Notice that the letter writer had  received one of the most inflammatory
versions of the controversy -- that AAVE was going to be used as the
language of instruction.  I'm sure the teacher, herself black of course,
was wondering what kinds of teachers could teach *in* AAVE.   As you know,
I also wondered what a classroom variety of AAVE would sound like.

Apart from this, the general issue reaches its most inflammatory stage
when, which was not the case in the Ebonics controversy, it is suggested
that beginning readers be written in AAVE and then the children are to be
transitioned to standard English readers.  This presupposes a certain
"standardisation" of AAVE, which would inevitably distort the child's most
likely spoken form, but in any case, the typical first reaction would be
that this is a threatening move and an intolerable economic burden on the
educational system.

Stirling Newberry made some good points, shaped toward his interest in
making the issue one of the difference between spoken and written language.
He wrote:

>language is not *only* used to speak to other people, but also to gain
>information which has been codified away from social interaction."
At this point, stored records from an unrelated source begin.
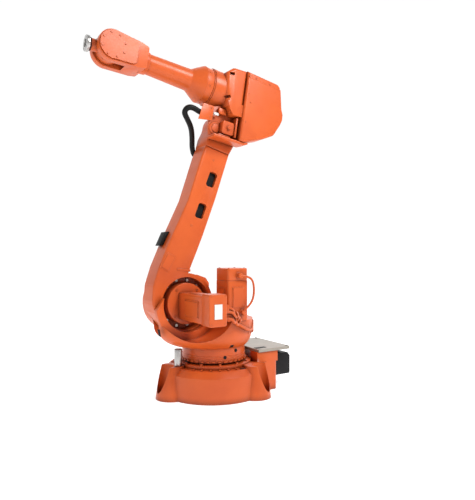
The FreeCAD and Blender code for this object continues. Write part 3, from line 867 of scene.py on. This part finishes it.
@dataclass
class BaseFittings(Fittings):
    """Fittings of the foot."""

    rib_bearings: tuple[int, ...] = (32, 44, 56, 68, 80, 92, -32, -44, -56, -68, -80, -92)
    rib_circle: float = 180.0
    rib_foot: float = 127.5
    anchor_circle: float = 238.0
    anchor_bearings: tuple[int, ...] = (0, 120, 240)
    anchor_seat: float = 38.0
    lid_top: float = 188.0
    hood_rows: tuple[float, ...] = (-60.0, 2.0, 64.0)
    hood_top: float = 148.0
    hood_back: float = -359.0

    def build(self) -> None:
        """Add ribs round the seat, bolt sockets, lid screws, a deck plug and the hoods' levers and faces."""
        ribs = [slab(f"rib_{n}", (20.0, 7.0, 5.0),
                     rotation(bearing, "Z") @ shift(self.rib_circle, 0.0, self.rib_foot), 1.4)
                for n, bearing in enumerate(self.rib_bearings)]
        self.shop.mount(merged("seat_ribs", ribs), self.body, Slot.ORANGE)
        circle = [(self.anchor_circle * math.cos(math.radians(a)),
                   self.anchor_circle * math.sin(math.radians(a)), self.anchor_seat)
                  for a in self.anchor_bearings]
        self.screws("anchor_sockets", circle, Facing.UP, 8.0, 6.0, Slot.ZINC)
        self.screws("lid_screws", [(x, y, self.lid_top) for x in (-166, -318) for y in (-122, 122)],
                    Facing.UP, 5.0, 3.0, Slot.ZINC)
        self.panel("lid_recess", (56.0, 20.0, 1.6), (-186.0, 98.0, self.lid_top), Facing.UP, Slot.PLASTIC,
                   0.7)
        self.panel("deck_plug", (26.0, 12.0, 2.4), (-36.0, 182.0, 127.8), Facing.UP, Slot.PLASTIC, 1.0)
        for n, across in enumerate(self.hood_rows):
            self.panel(f"hood_lever_{n}", (12.0, 60.0, 8.0), (-300.0, across, self.hood_top), Facing.UP,
                       Slot.PLASTIC, 2.0, 3.0)
            self.panel(f"hood_face_{n}", (58.0, 40.0, 3.0), (self.hood_back, across, 92.0), Facing.BACK,
                       Slot.PLASTIC, 1.2)


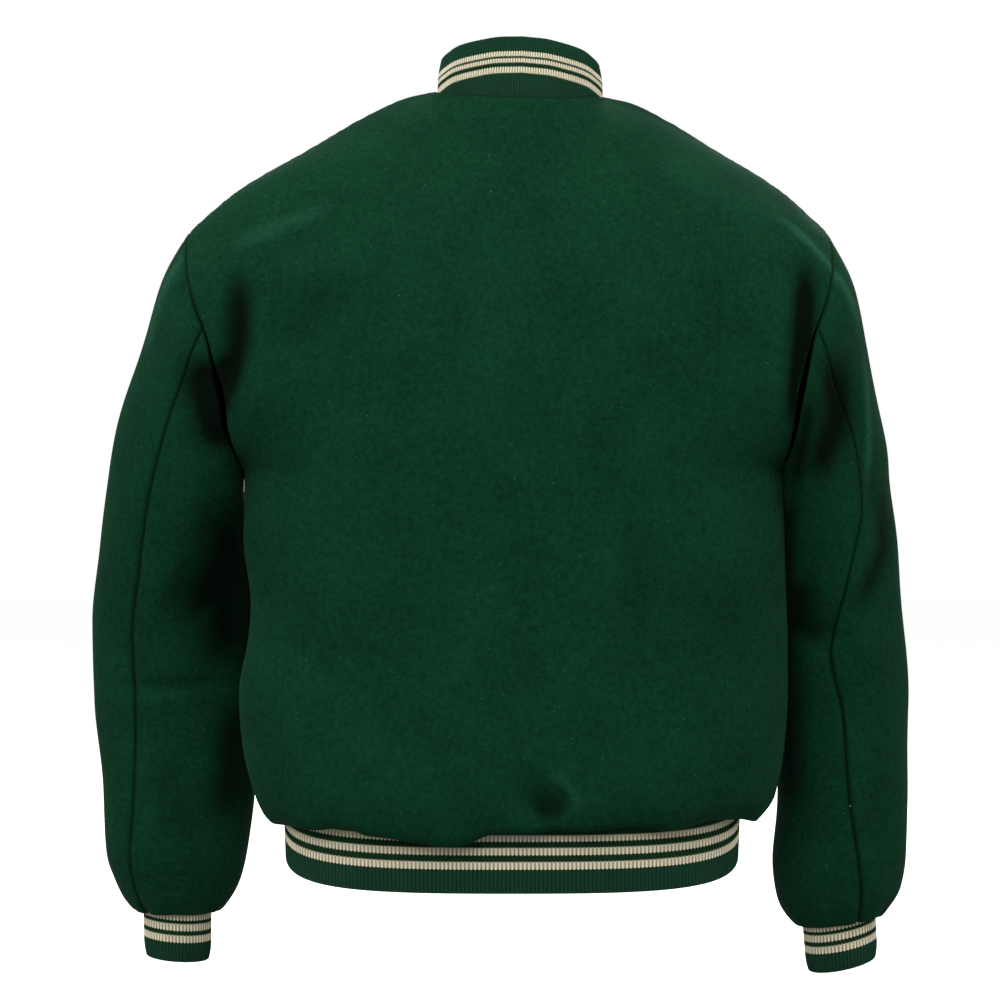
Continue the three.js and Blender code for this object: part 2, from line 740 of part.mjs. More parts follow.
function add(name, geometry, material) {
  const mesh = new THREE.Mesh(geometry, material.clone());
  mesh.name = name;
  jacket.add(mesh);
  return mesh;
}

// The wool panels
const panels = { back: backGrid(), front_left: frontGrid(1), front_right: frontGrid(-1) };
const seamColumn = Math.round(sleeveSeamShare * rowsBesideArm);
for (const hand of ["left", "right"]) {
  const grid = sleeveGrid(hand);
  const count = grid[0].length;
  const back = hand === "left" ? seamColumn : count - 1 - seamColumn;
  const front = hand === "left" ? count - seamColumn : seamColumn - 1;
  const [from, to] = hand === "left" ? [back, front] : [front, back];
  panels[`sleeve_under_${hand}`] = slice(grid, from, to);
  panels[`sleeve_upper_${hand}`] = slice(grid, to, from + count);
}
const normalAt = sharedNormals(Object.values(panels));
const shiftAt = seamShifts(Object.values(panels));
Object.entries(panels).forEach(([name, grid], piece) =>
  add(name, clothGeometry(grid, (point) => shiftAt(piece, point), normalAt), wool),
);

// The rib-knit trims
const lapShare = band.lap / band.length;
add("waistband_rib", ribbedGeometry(bandPoint, band, [0, 1], -lapShare, 1 + lapShare), rib);
const gapShare = collar.endGap / 2 / collar.length;
add("collar_rib", ribbedGeometry(collarPoint, collar, [0, 0.5, 1], gapShare, 1 - gapShare), rib);
const cuffLevels = [0, cuff.tuckReach / 2, cuff.tuckReach, 1];
for (const hand of ["left", "right"]) {
  const pointAt = (share, level, lift) => cuffPoint(hand, share, level, lift);
  add(`cuff_${hand}`, ribbedGeometry(pointAt, cuff, cuffLevels, 0, 1, true), rib);
}

// The snap buttons, square to the cloth they sit on
const snapProfile = [
  [0, 0],
  [snap.radius, 0],
  [snap.radius, snap.edge],
  [snap.radius * snap.brim, snap.height * snap.domeStart],
  [snap.radius * snap.crown, snap.height],
  [0, snap.height],
].map(([x, y]) => new THREE.Vector2(x, y));

function addSnap(name, point, normal) {
  const mesh = add(name, new THREE.LatheGeometry(snapProfile, snap.sides), metal);
  mesh.quaternion.setFromUnitVectors(new THREE.Vector3(0, 1, 0), normal);
  mesh.position.copy(point);
}

function climbAt(z) {
  let low = 0.1;
  let high = 2;
  for (let i = 0; i < 40; i++) {
    const middle = (low + high) / 2;
    if (bodyPoint(-1, middle, 1).z < z) low = middle;
    else high = middle;
  }
  return low;
}

snapHeights.forEach((z, i) => {
  const climb = climbAt(z);
  const point = bodyPoint(-1, climb, 1);
  const rise = bodyPoint(-1, climb + 0.03, 1).sub(bodyPoint(-1, climb - 0.03, 1));
  const normal = new THREE.Vector3(1, 0, 0).cross(rise).normalize();
  addSnap(`snap_${i + 1}`, point.addScaledVector(normal, snap.seat), normal);
});
const bandSnapLevel = (bandSnapHeight - band.bottom) / (band.top - band.bottom);
const bandSnap = bandPoint(0, bandSnapLevel, band.ribLift + bandSnapSeat);
addSnap(`snap_${snapHeights.length + 1}`, bandSnap, new THREE.Vector3(0, -1, 0));

export default jacket;
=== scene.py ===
# A wool varsity jacket with rib-knit collar, cuffs and waistband, filled out as if worn.
# The tables are in millimetres, +Z up, with the front towards -Y and the wearer's left at +X.
import json
import math

import bpy
import numpy as np
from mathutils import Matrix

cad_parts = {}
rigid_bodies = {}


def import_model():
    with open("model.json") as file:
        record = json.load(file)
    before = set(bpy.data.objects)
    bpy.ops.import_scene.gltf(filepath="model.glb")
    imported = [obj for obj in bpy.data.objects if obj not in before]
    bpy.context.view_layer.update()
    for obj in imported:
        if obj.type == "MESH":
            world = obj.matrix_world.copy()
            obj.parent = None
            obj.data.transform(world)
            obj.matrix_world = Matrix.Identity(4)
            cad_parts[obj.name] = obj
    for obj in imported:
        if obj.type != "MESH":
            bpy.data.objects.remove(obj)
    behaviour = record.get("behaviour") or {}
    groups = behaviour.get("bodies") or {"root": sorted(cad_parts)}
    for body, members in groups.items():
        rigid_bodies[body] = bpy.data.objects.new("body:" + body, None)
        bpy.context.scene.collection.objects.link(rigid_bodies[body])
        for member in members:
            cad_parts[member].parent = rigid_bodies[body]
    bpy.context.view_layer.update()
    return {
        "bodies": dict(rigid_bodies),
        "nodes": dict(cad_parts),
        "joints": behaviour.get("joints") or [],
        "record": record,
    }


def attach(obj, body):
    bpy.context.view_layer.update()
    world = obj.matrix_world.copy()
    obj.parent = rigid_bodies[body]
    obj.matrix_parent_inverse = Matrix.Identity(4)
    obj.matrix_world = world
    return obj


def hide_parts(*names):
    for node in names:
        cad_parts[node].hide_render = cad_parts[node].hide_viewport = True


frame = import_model()
millimetre = 0.001

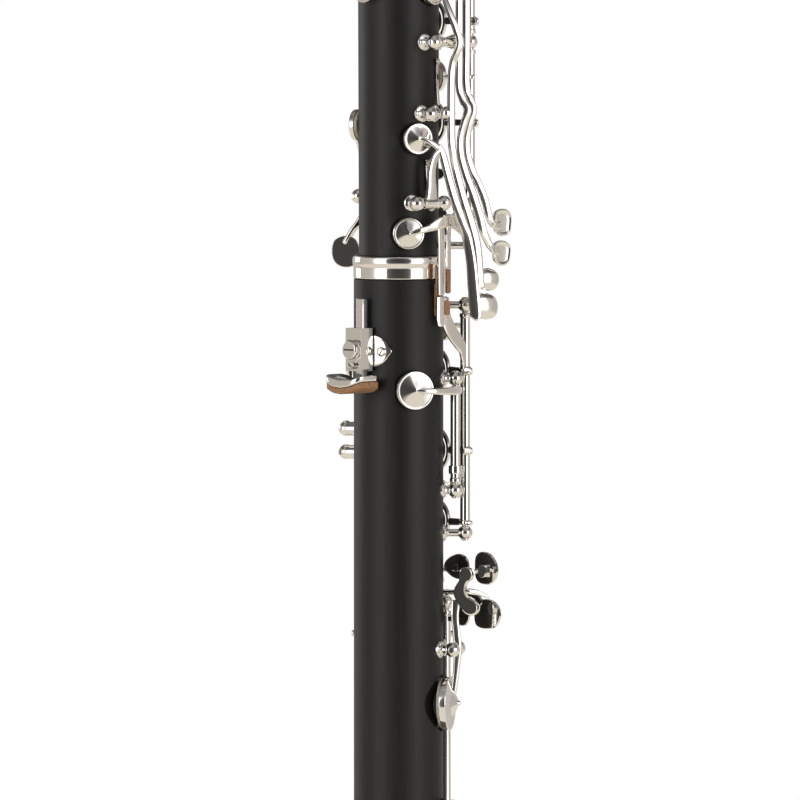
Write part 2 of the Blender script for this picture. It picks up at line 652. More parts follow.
b = Build()
cross_tube(b, P4)
arm(b, [P(116, 17.2, 432), P(117.5, 19.6, 432), C(21.2, 6.8, 432)], [2.8, 2.4, 2.2], 1.1)
lever(b, [P(112, 16.1, 463), C(18.5, 6.6, 459), C(21.2, 6.8, 452), C(21.2, 6.8, 430), C(21.2, 6.8, 405), C(21.2, 6.8, 391), C(22.3, 7.0, 386.7), C(23.2, 7.1, 383.7), C(22.4, 7.0, 379.8), C(21.4, 6.7, 374.8), C(21.6, 6.4, 369.5), C(23.2, 5.9, 364),
          C(25.1, 5.7, 360), C(27, 5.4, 355), C(28.2, 5, 350), C(29.6, 4, 347.5)], [1.4, 1.9] + [2.35] * 14, 1.2,
      [100, 86, 70, 68, 68, 68, 64, 60, 66, 72, 70, 66, 64, 62, 62, 66])
cup(b, 112, 12.3, 463, 4.5)
outline_plate(b, C(32.2, 1.7, 348.2), 82, spline_loop([(3.0, 3.2), (3.5, 0.2), (2.8, -2.8), (0.4, -4.2), (-2.5, -3.6), (-3.3, -1.0), (-3.3, 2.2), (-1.8, 4.0), (0.9, 4.3)]), 1.7, edge=0.4, rim=True)
arm(b, [C(29.2, 4.4, 348.2), C(30.6, 3.2, 347.2), C(31.6, 2.2, 347.6)], [2.1, 2.5, 2.4], 1.2, 80)
b.make("side_lever_4", "side_key_4", ("side_key_4",))

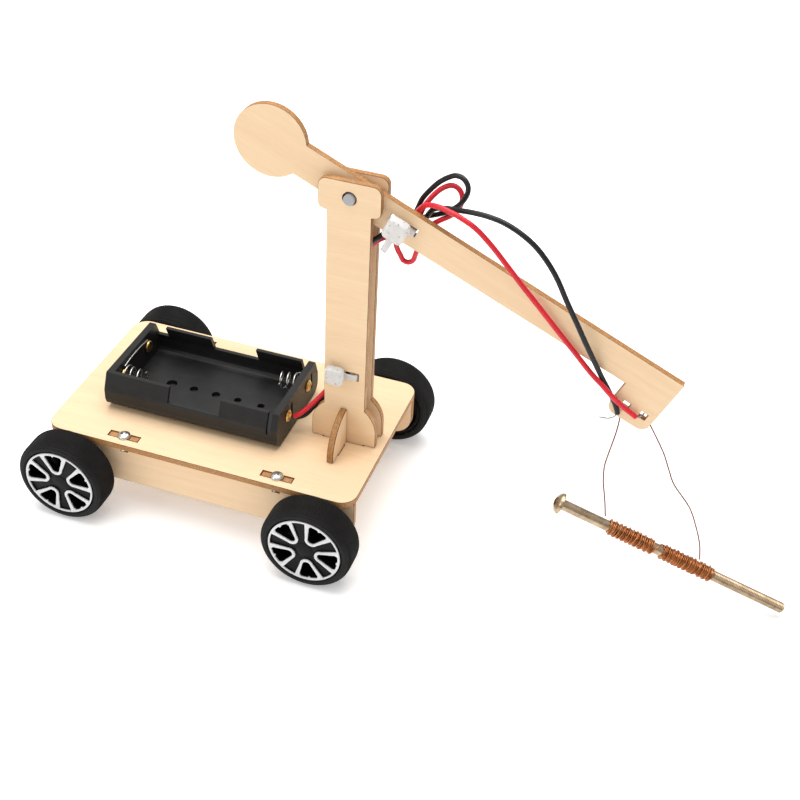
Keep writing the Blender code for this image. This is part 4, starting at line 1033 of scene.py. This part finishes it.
WIRE_ROUTES = {
    "left": [(0.0571, 0.0017, 0.0588), (0.0575, 0.0016, 0.0558), (0.0574, 0.0001, 0.0517),
             (0.0566, -0.0020, 0.0455), (0.0562, -0.0034, 0.0416), (0.0567, -0.0048, 0.0374),
             (0.0575, -0.0058, 0.0347), (0.0585, -0.0070, 0.0314), (0.0595, -0.0085, 0.0274)],
    "right": [(0.0655, 0.0017, 0.0572), (0.0662, 0.0016, 0.0559), (0.0690, 0.0009, 0.0520),
              (0.0717, 0.0003, 0.0479), (0.0740, -0.0004, 0.0433), (0.0764, -0.0010, 0.0389),
              (0.0819, -0.0021, 0.0331), (0.0850, -0.0029, 0.0273), (0.0872, -0.0036, 0.0217),
              (0.0883, -0.0044, 0.0166)],
}


def make_magnet():
    spot = magnet_frame()
    add("threaded_magnet_screw", magnet_screw_mesh(), GOLD_ZINC, "electromagnet", ["magnet_screw"],
        spot)
    add("wound_coil", coil_mesh(), COPPER, "electromagnet", ["copper_coil"], spot)
    for name, points in WIRE_ROUTES.items():
        wire = tube("wire", smooth_route(points, 0.0005), COPPER_R, 10)
        add(f"hanging_wire_{name}", wire, DARK_COPPER, "electromagnet", [f"magnet_wire_{name}"])


make_magnet()


# ---------------------------------------------------------------- floor and light
def make_floor():
    mesh = bpy.data.meshes.new("floor")
    size = 3.0
    mesh.from_pydata([(-size, -size, -0.0002), (size, -size, -0.0002), (size, size, -0.0002),
                      (-size, size, -0.0002)], [], [(0, 1, 2, 3)])
    floor = bpy.data.objects.new("floor", mesh)
    bpy.context.scene.collection.objects.link(floor)
    surface = Surface("floor_paper", (0.93, 0.93, 0.93), 0.9, Emission_Color=(1.0, 1.0, 1.0, 1.0),
                      Emission_Strength=0.25)
    mesh.materials.append(surface.material)


def area_light(name, place, target, size, power):
    light = bpy.data.lights.new(name, "AREA")
    light.shape = "DISK"
    light.size = size
    light.energy = power
    lamp = bpy.data.objects.new(name, light)
    bpy.context.scene.collection.objects.link(lamp)
    lamp.location = place
    lamp.rotation_euler = (Vector(target) - Vector(place)).to_track_quat("-Z", "Y").to_euler()


def make_light():
    """A pale room that is brighter overhead than round its horizon, and two soft lamps."""
    world = bpy.data.worlds.new("studio")
    bpy.context.scene.world = world
    world.use_nodes = True
    nodes, links = world.node_tree.nodes, world.node_tree.links
    direction = nodes.new("ShaderNodeTexCoord").outputs["Generated"]
    split = nodes.new("ShaderNodeSeparateXYZ")
    links.new(direction, split.inputs["Vector"])
    sky = nodes.new("ShaderNodeValToRGB")
    sky.color_ramp.elements[0].color = (WORLD_LOW, WORLD_LOW, WORLD_LOW, 1.0)
    sky.color_ramp.elements[1].color = (WORLD_HIGH, WORLD_HIGH, WORLD_HIGH, 1.0)
    links.new(split.outputs["Z"], sky.inputs["Fac"])
    links.new(sky.outputs["Color"], nodes["Background"].inputs["Color"])
    middle = (cad_low + cad_high) / 2
    area_light("overhead", (-0.10, 0.15, 0.95), middle, 1.0, OVERHEAD_WATTS)
    area_light("front_left", (-0.60, -0.60, 0.55), middle, 0.5, FRONT_WATTS)
    bpy.context.scene.view_settings.view_transform = "Standard"


make_floor()
make_light()
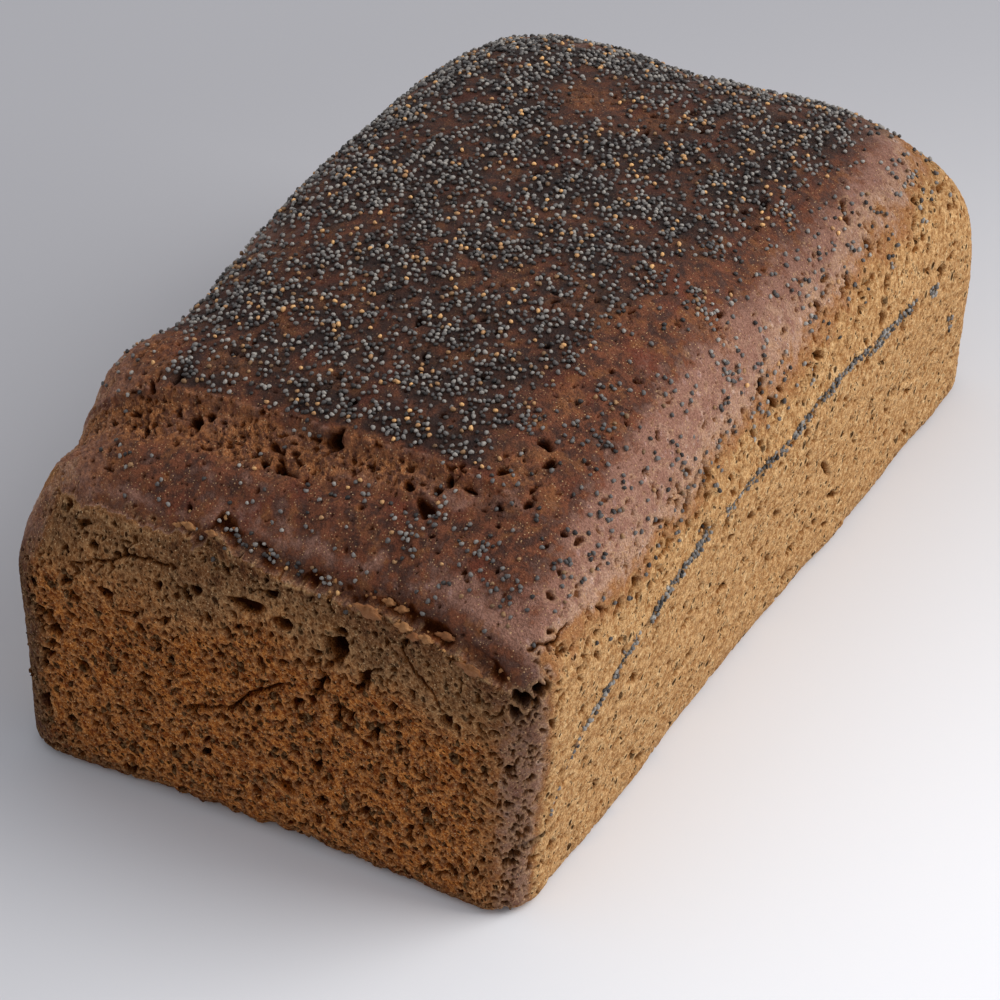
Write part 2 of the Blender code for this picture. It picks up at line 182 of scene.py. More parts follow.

This is about how important literacy is to economic viability in current
societies.  Stirling wrote this with respect to the linguistic doctrine of
equality of languages.  I think the careful version of the equality
statement is that languages are all equally capable of ADOPTING to the
social demands put on them.  That has nothing to do with the fact that one
we call the "standard" already has been adopted for the social demand of
storing information in written form.  But it calls attention to the
educational problem.  In this context it is worth noting that in current
African countries and various other post-colonial countries the language of
higher education remains the former colonial language.  So we notice that
the educational systems of the current countries remain tied to the former
colonisers at higher levels of education, not surprising since the
administrative and economic framework of these countries was created by the
former colonisers.  The expense of translating former and continuing texts
into a "national" or "official" non-colonial language is beyond the
resources of such countries -- and, once symbolism is out of the way, it's
not even necessary. ( The only thing about this final statement that might
give some Americans pause is that it necessitates bilingualism.)  I think
the same applies to the relationship between AAVE and written English.
It's not necessary to develop a written or classroom form of AAVE.  But
symbolism is hardly out of the way, nor are the conflicts between African
American and standard cultures that underlie the symbolism.

Striling goes on to say:

> One of the recognized
>needs of the standard set of dialects, because there are many, not just
>one, is first and foremost the need to be able to communicate with other
>people who speak another one of the standard dialects.
>Bussinesspeople speak a different dialect of English than do Scientists,
>and the progressive difficulty of translating between the two causes many
>difficulties and disasters.

In fact, Stirling is right about standard English.  It is not absolutely
uniform, especially since its written form leaves some (but far from all)
of its phonological features out of control.  And it is subject to change
like any other living language.  It's not clear to me, for example, whether
there are local standards in the US which accept "between you and I" and
things like that, but we hear such things quite often on TV and elsewhere,
where "respectable" people are presumably speaking standardly.  National
politicians speaking according to standards which are locally but not
nationally prestigious is particularly striking.  Meanwhile, using the term
"dialect" for the differences between professional groups is a very
extended notion of dialect.  Usually these are called "jargons".  What are
the differences among professional "dialects"?  Lexicon and what else?

Again, he says:

>Thus the standard dialects are far more mutable in many of their basic
>forms and structures because the need to actually run things is more
>important than socially learned forms

I already acknowledged that above. and it's an interesting point about the
flexibility of the standard in US English, a greater flexibility than for
the standard versions of some languages in some countries.  But I don't see
what that has to do with the problem of how AAVE speakers can get to master
the standard -- in any of its forms.

Finally, Dick Hudson observes a number of sociolinguistic/educational
studies, esp the well-known Gordon Wells study on linguistic class
differences in language acquisition and early school years in Bristol,
England.  Those, along with many studies he didn't mention, confirm and add
detail to class differences in language and the closer relation of the
middle class to the educational system in language and other aspects of
culture.  To this extent they confirm Bernstein's basic onbservations, but
not with the questionable interpretation in much of Bernstein's work.  Dick
notes:

>It would be quite wrong to conclude that linguists have shown that prejudice
>against non-standard speech is the *only* problem that faces inner-city
>children.

If it isn't obvious, I guess it's worth saying.  There is ALWAYS something
else underlying prejudice.  I suppose the constructive point is that we
must understand what that "something else" is if we are going say something
constructive about it.  It is not sufficient, and not even effective, to
simply talk about "prejudice", either with regard to language or groups of
people.  It may have been at one time, e.g., during the Civil Rights
movement of the early-to-mid 60's, when there was a lot of soul-searching,
esp. when the focus was on what was happening was localised to the Southern
US, where racist laws were still in place.  But since then a great many
members of American society have been immunised against such
"soul-searching" and are more prone to fear and resentment.  A lot of what
I have said above suggests that useful discourse will have to go beyond
talking about "scientifically unfounded prejudice".
This is not to say that there is no need to explain such things in
comprehensible terms when it is encountered, as it frequently is in
rationalisations.  But it is to say that it is only the beginning, and it
is  insufficient both for the sake of the societies involved and for an
understanding about what language has to do with the societies that value,
respect or tolerate linguistics itself.